The slogan was supplemented on the 4 November with “na dowlate coup d’etat; na mennate amrica” (“neither the coup d’état government, nor relying on America”). No “colour revolution” here!3 The radicalisation has gone hand n hand with increasing prominence of left activists. The escalating casualty figures and arrests on the streets goes hand in hand with an increasing street presence of people from the poorer areas of south Tehran. But most striking is the continuous high profile of women activists – battling the basiji thugs in civilian clothes.

We have also witnessed a broadening of the demands to include those of women, of nationalities and other social movements, and of course the right to demonstrate. But in particular we have seen the early steps in bringing together the ever-growing protest movement of the workers with the general anti-regime movement.

Workers are protesting against job losses, real cuts in wages and destitution – a fight for their very survival in the face of neo-liberal policies of mass layoffs and privatisation. There are clear signs that the need to link the two movements is being increasingly recognized by the grass root leadership on both sides. Calls to set up neighbourhood resistance committees by the left are welcome but clearly only a beginning on a long road.

 Broadening and deepening

The old left, both Iranian and non-Iranian, is largely confused about what is happening in Iran today. The protests are either portrayed as a fully-fledged uprising, or more commonly, as another “colour revolution”. It is neither.

What we are witnessing in Iran is not an uprising in any real sense, let alone a revolution. However the seeds of an uprising have been planted, which if tended properly, can grow into an uprising that will unite the various springs of protest into one giant river with a single goal. The slogan of “independence, freedom, Iranian Republic” can provide one such goal. For this to be achieved a number of steps have to be taken. The grass root leaderships of the opposition need to be able to use everything at their disposal to widen, but also deepen, the movement.

To broaden the movement, it is necessary to draw in the disparate social movements, each with their own individual demands, into one huge movement that encompasses these demands. Thus the youth, the women, the nationalities and all the other movements have to be drawn into a co-ordinated single movement. Already youth and women play a critical role in the opposition and have been instrumental in its radicalisation.

The execution of Ehsan Fattahian, a Kurdish left activist, and the imminent execution of Shirko Moarefi another Kurdish activist, shows the regime’s dread of the active involvement of the nationalities of Iran.

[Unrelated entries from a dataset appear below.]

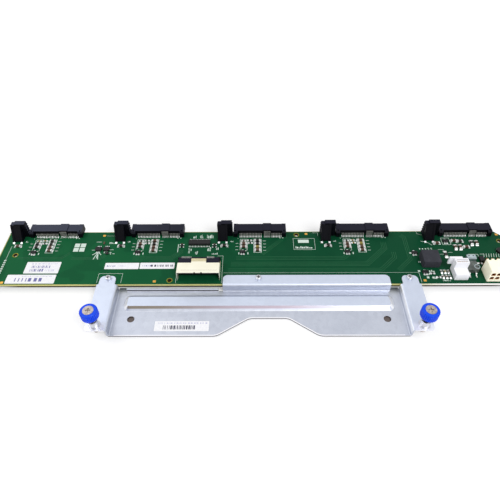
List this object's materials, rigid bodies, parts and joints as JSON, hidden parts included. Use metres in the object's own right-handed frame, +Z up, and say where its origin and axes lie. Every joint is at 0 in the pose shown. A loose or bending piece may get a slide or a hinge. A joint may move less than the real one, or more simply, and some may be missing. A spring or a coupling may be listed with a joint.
{
  "type": "drive backplane board",
  "caption": "Long circuit board with a row of rear-facing drive connectors, screwed to a folded sheet bracket with spring-loaded captive thumbscrews",
  "frame": {"origin": "midway between the two locating holes, on the underside of the bracket's plate", "axes": "+X to the right along the board, +Y away from the bracket towards the drives, +Z up from the plate"},
  "size_m": [0.4168, 0.1052, 0.0265],
  "materials": {
    "board_green": "solder mask, satin",
    "galvanised_sheet": "zinc plated sheet, satin",
    "connector_black": "moulded, matt",
    "tinned_contact": "tin plated",
    "gold_contact": "gold plated",
    "cage_metal": "plated sheet",
    "ivory_plastic": "moulded, satin",
    "white_plastic": "moulded, satin",
    "blue_plastic": "moulded, satin",
    "plated_screw": "nickel plated",
    "spring_steel": "drawn wire",
    "ceramic_brown": "sintered ceramic",
    "chip_black": "moulded, matt"
  },
  "bodies": {
    "board_and_bracket": {"aux_connector": "white_plastic", "aux_pins": "tinned_contact", "board_nuts": "plated_screw", "board_screws": "plated_screw", "chip_capacitors": "ceramic_brown", "chip_resistors": "chip_black", "circuit_board": "board_green", "controller_chip": "chip_black", "controller_chip_leads": "tinned_contact", "data_cage": "cage_metal", "data_contacts": "gold_contact", "data_housing": "connector_black", "drive_connector_1": "connector_black", "drive_connector_2": "connector_black", "drive_connector_3": "connector_black", "drive_connector_4": "connector_black", "drive_connector_5": "connector_black", "drive_contacts_1": "tinned_contact", "drive_contacts_2": "tinned_contact", "drive_contacts_3": "tinned_contact", "drive_contacts_4": "tinned_contact", "drive_contacts_5": "tinned_contact", "driver_chip_leads": "tinned_contact", "driver_chips": "chip_black", "filter_coil": "chip_black", "left_retainer": "plated_screw", "load_switch_leads": "tinned_contact", "load_switches": "chip_black", "mounting_bracket": "galvanised_sheet", "power_connector": "ivory_plastic", "power_inductor": "chip_black", "power_pins": "tinned_contact", "right_retainer": "plated_screw", "signal_connector_1": "connector_black", "signal_connector_2": "connector_black", "signal_connector_3": "connector_black", "signal_connector_4": "connector_black", "signal_connector_5": "connector_black", "signal_contacts_1": "gold_contact", "signal_contacts_2": "gold_contact", "signal_contacts_3": "gold_contact", "signal_contacts_4": "gold_contact", "signal_contacts_5": "gold_contact", "transistors": "chip_black"},
    "left_spring_seat": {"left_spring": "spring_steel"},
    "left_thumbscrew": {"left_knob": "blue_plastic", "left_captive_screw": "plated_screw"},
    "right_spring_seat": {"right_spring": "spring_steel"},
    "right_thumbscrew": {"right_knob": "blue_plastic", "right_captive_screw": "plated_screw"}
  },
  "joints": [
    {"name": "left_press", "type": "slide", "parent": "board_and_bracket", "child": "left_spring_seat", "axis": [0, 0, -1], "range_m": [0, 0.0085], "stiffness_N_per_m": 300, "springref_m": -0.006, "deforming": ["left_spring"]},
    {"name": "left_turn", "type": "hinge", "parent": "left_spring_seat", "child": "left_thumbscrew", "pos_m": [-0.118, -0.0096, 0.007], "axis": [0, 0, 1], "continuous": true},
    {"name": "right_press", "type": "slide", "parent": "board_and_bracket", "child": "right_spring_seat", "axis": [0, 0, -1], "range_m": [0, 0.0085], "stiffness_N_per_m": 300, "springref_m": -0.006, "deforming": ["right_spring"]},
    {"name": "right_turn", "type": "hinge", "parent": "right_spring_seat", "child": "right_thumbscrew", "pos_m": [0.118, -0.0096, 0.007], "axis": [0, 0, 1], "continuous": true}
  ]
}
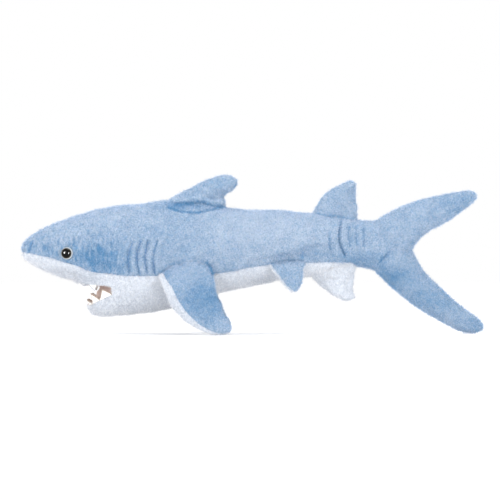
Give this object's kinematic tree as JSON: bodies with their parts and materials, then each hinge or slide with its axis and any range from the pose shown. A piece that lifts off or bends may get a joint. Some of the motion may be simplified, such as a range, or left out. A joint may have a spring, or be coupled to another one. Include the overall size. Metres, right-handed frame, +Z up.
{
  "type": "plush shark",
  "caption": "Stuffed plush shark with a blue back, white belly, open mouth with felt teeth, and soft fins, jaw and tail that bend at their seams.",
  "frame": {"origin": "on the surface the toy rests on, under the middle of its bounding box", "axes": "+X from the nose to the tail, +Y from the toy's left flank to its right flank, +Z up"},
  "size_m": [0.4617, 0.1564, 0.159],
  "materials": {
    "blue_plush": "short-pile plush, pale blue, matt with a soft sheen",
    "white_plush": "short-pile plush, white, matt",
    "white_felt": "thin pressed felt with cut edges, off-white",
    "mouth_felt": "thin felt, pinkish tan",
    "filling": "loose polyester fibre",
    "thread": "sewing thread, teal blue",
    "eye_dome": "polished clear plastic over an olive ring",
    "eye_black": "polished black plastic",
    "washer_plastic": "plain moulded plastic"
  },
  "bodies": {
    "torso": {"side_panel_left": "blue_plush", "side_panel_right": "blue_plush", "snout_panel": "white_plush", "belly_panel": "white_plush", "torso_filling": "filling", "palate_lining": "mouth_felt", "upper_teeth": "white_felt", "eye_left_back": "eye_black", "eye_left_dome": "eye_dome", "eye_left_washer": "washer_plastic", "eye_right_back": "eye_black", "eye_right_dome": "eye_dome", "eye_right_washer": "washer_plastic", "gill_stitch_left_1": "thread", "gill_stitch_left_2": "thread", "gill_stitch_left_3": "thread", "gill_stitch_left_4": "thread", "nostril_stitch_left": "thread", "gill_stitch_right_1": "thread", "gill_stitch_right_2": "thread", "gill_stitch_right_3": "thread", "gill_stitch_right_4": "thread", "nostril_stitch_right": "thread"},
    "jaw": {"chin_panel": "white_plush", "chin_filling": "filling", "jaw_lining": "mouth_felt", "lower_teeth": "white_felt"},
    "tail": {"tail_panel_left": "blue_plush", "tail_panel_right": "blue_plush", "tail_filling": "filling"},
    "dorsal_fin": {"dorsal_panel_left": "blue_plush", "dorsal_panel_right": "blue_plush", "dorsal_filling": "filling"},
    "second_dorsal_fin": {"second_dorsal_panel_left": "blue_plush", "second_dorsal_panel_right": "blue_plush", "second_dorsal_filling": "filling"},
    "anal_fin": {"anal_panel_left": "white_plush", "anal_panel_right": "white_plush", "anal_filling": "filling"},
    "pectoral_left": {"pectoral_left_outer_panel": "blue_plush", "pectoral_left_under_panel": "white_plush", "pectoral_left_filling": "filling"},
    "pectoral_right": {"pectoral_right_outer_panel": "blue_plush", "pectoral_right_under_panel": "white_plush", "pectoral_right_filling": "filling"},
    "pelvic_left": {"pelvic_left_outer_panel": "blue_plush", "pelvic_left_under_panel": "white_plush", "pelvic_left_filling": "filling"},
    "pelvic_right": {"pelvic_right_outer_panel": "blue_plush", "pelvic_right_under_panel": "white_plush", "pelvic_right_filling": "filling"}
  },
  "joints": [
    {"name": "jaw_hinge", "type": "hinge", "parent": "torso", "child": "jaw", "pos_m": [-0.135, 0, 0.044], "axis": [0, -1, 0], "range_deg": [-12, 14], "stiffness_Nm_per_rad": 0.02},
    {"name": "tail_bend", "type": "hinge", "parent": "torso", "child": "tail", "pos_m": [0.108, 0, 0.09], "axis": [0, 0, 1], "range_deg": [-35, 35], "stiffness_Nm_per_rad": 0.5},
    {"name": "dorsal_lean", "type": "hinge", "parent": "torso", "child": "dorsal_fin", "pos_m": [-0.057, 0, 0.1326], "axis": [-0.9935, 0, 0.1137], "range_deg": [-35, 35], "stiffness_Nm_per_rad": 0.01},
    {"name": "second_dorsal_lean", "type": "hinge", "parent": "torso", "child": "second_dorsal_fin", "pos_m": [0.082, 0, 0.119], "axis": [-0.9914, 0, 0.1305], "range_deg": [-35, 35], "stiffness_Nm_per_rad": 0.01},
    {"name": "anal_lean", "type": "hinge", "parent": "torso", "child": "anal_fin", "pos_m": [0.08, 0, 0.0615], "axis": [0.981, 0, 0.194], "range_deg": [-35, 35], "stiffness_Nm_per_rad": 0.01},
    {"name": "pectoral_left_flap", "type": "hinge", "parent": "torso", "child": "pectoral_left", "pos_m": [-0.066, -0.042, 0.066], "axis": [-1, 0, 0], "range_deg": [-15, 60], "stiffness_Nm_per_rad": 0.25},
    {"name": "pectoral_right_flap", "type": "hinge", "parent": "torso", "child": "pectoral_right", "pos_m": [-0.066, 0.042, 0.066], "axis": [1, 0, 0], "range_deg": [-15, 60], "stiffness_Nm_per_rad": 0.25},
    {"name": "pelvic_left_flap", "type": "hinge", "parent": "torso", "child": "pelvic_left", "pos_m": [0.035, -0.03, 0.07], "axis": [-1, 0, 0], "range_deg": [-15, 45], "stiffness_Nm_per_rad": 0.01},
    {"name": "pelvic_right_flap", "type": "hinge", "parent": "torso", "child": "pelvic_right", "pos_m": [0.035, 0.03, 0.07], "axis": [1, 0, 0], "range_deg": [-15, 45], "stiffness_Nm_per_rad": 0.01}
  ]
}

The movement must also learn to use the relative safety of the umbrella provided by the reformists without falling under their spell. The fact that the regime cannot slaughter its errant “children” (what it used to call the khodiha – insiders) with the same equanimity and savagery that it can “outsiders” is witnessed by the scale of the current repression, bad as it is compared to previous waves when literally thousands were slaughtered. A vigilant radical leadership will use this umbrella for as long as it provides a cover while pursuing its own independent programme, pushing the movement to adopt tactics that will ensure its deepening and strengthening.

To deepen the movement requires, more than anything, the linking of the workers’ protest movement to the general movement for democracy. The workers’ protest movement has reached levels not seen previously. Most recently oil workers, central to the Iranian economy, have began to flex their muscles.4 In Iran today it is impossible to have a meaningful and lasting democracy without the self-organisation of the working class. The only democracy that has a chance of surviving the inevitable imperialist onslaught must have at its head the only class that is, by its very existence, opposed to imperialism.

Imperial domination functions, and is imposed, through the subjugation of the working class, and only the self-organisation of this class can stand up to this domination. Undoubtedly the working class of Iran is still not organised as a class. This generation of workers has not even experienced real trade unions. Moreover the massive unemployment in the country creates a large constituency of the poor, living on the margins of society in the countless shantytowns surrounding our major cities, providing real organisational challenges.

 Leadership

But perhaps critically an uprising, let alone a revolution, cannot take place without a leadership that can see the road ahead clearly and lead the movement towards its goal. That leadership, which can weave the various strands of the movement into a single party and ensure that the fruits of victory are not handed to the imperialists or to another reactionary regime, as happened after the 1979 Iranian revolution, can only come from the left. Only the left can lead an uprising beyond regime change into a change in the social structure of the country. A change not just in political relations, but in the economic relations of the people.

But for this we need a left in Iran with a vision and the understanding of how to achieve this. Not much of either is visible in what passes for the left today. A “left” that looks up to a regime whose president communicates with a ghost that died 1100 years ago,5 whose regime sacks workers in their millions as part of a neoliberal privatisation policy, whose security forces shoot down peaceful demonstrators and expects it to oppose imperialism, does not deserve that name. To these comrades we say “the sun is out in Iran. Get out from under your umbrellas”. No. We need a left with a vision. Yet that left is being born in Iran as elsewhere, though it has a long way to maturity.

And a final word for that section of the left abroad, like James Petras, Monthly Review and others, who have become an apologist for Ahmadinejad’s regime. We say to you, “if you cannot help us, if you cannot support the struggles in Iran, at least don’t harm us”. By all means oppose imperialist pressures on Iran. Keep up the opposition to sanctions with every weapon at your disposal; sanctions can only harm the people of Iran without damaging the regime. And of course stop any military adventure against Iran. You help us with that and the people of Iran will deal with their regime. It may take time, there may be many more sacrifices, but we will prevail in the end.